Companies operating in Tampa Bay enjoy low labor costs, favorable corporate tax policies, no personal income tax, and stable, pro-business leadership. Collaboration between state and local government and industry has resulted in effective development packages, targeted financial incentives, expedited permitting, and streamlined regulatory processes. These conditions have made the Bay Area an ideal place for companies such as Bristol-Myers Squibb, Depository Trust and Clearing Corporation, Citigroup, Amazon and USAA.



Continued investment activity is expected as capital continues to flow into the real estate market, albeit at a somewhat slower pace.
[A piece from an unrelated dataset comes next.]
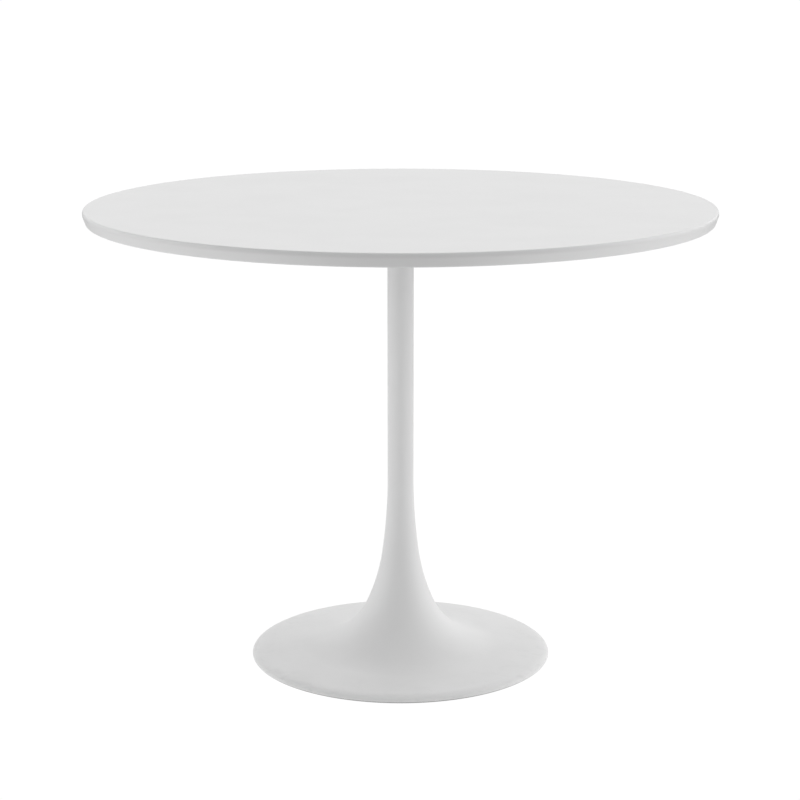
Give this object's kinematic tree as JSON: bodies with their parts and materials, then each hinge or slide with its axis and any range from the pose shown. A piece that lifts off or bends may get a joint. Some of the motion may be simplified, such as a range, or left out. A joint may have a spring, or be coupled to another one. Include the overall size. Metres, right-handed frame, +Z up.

The absence of new speculative construction, coupled with still-rising commercial land prices, should continue to support a stable vacancy rate with incremental gains in rents, particularly within sought-after class A space in primary submarkets. The urban core Downtown Tampa has been undergoing a renaissance of sorts, and with several prominent developments underway it is taking steps toward becoming the world-class downtown developers envision.


At the close of 2016, industrial fundamentals remained sound, with landlords continuing to incrementally increase asking rents, particularly in newer and more functionally efficient buildings in major distribution corridors. While a relative lack of large blocks of space in the market is fueling new construction activity, with the majority of new speculative construction in the East Side and Lakeland areas, it is expected that the new space underway will only partly mitigate the pent-up demand as tenant interest remains steady and strong economic fundamentals continue to support business expansion.


Tampa Bay’s 75 million-square-foot retail market ended 2016 with an incremental decline in vacancy, strong rental rate growth, and relatively tepid net absorption. There were no significant retail projects completed during the year, although a handful of single user and grocery-anchored projects were delivered. National and regional fast casual concepts continue to view Tampa as a viable option for expansion due in part to increased consumer spending. 


Tampa Bay appeals to investors due to its influence on Florida’s economy as a whole. With the eight-county Greater Tampa Bay region comprising more than 4.3 million people, it is currently home to 22% of Florida´s population and has 22% of the labor force. The Tampa area, with its efficient port system, has become a global gateway. With the Panama Canal being expanded and Cuba eventually opening up, commercial property in Tampa is a sound long-term investment. Investment interest continued at a steady pace and significant capital continued to chase acquisition opportunities throughout 2016. During the trailing 12 months ending December 2016, there were 190 office, industrial and retail sales of properties $2.5 million and higher, accounting for $2.4 billion and nearly 18 million square feet.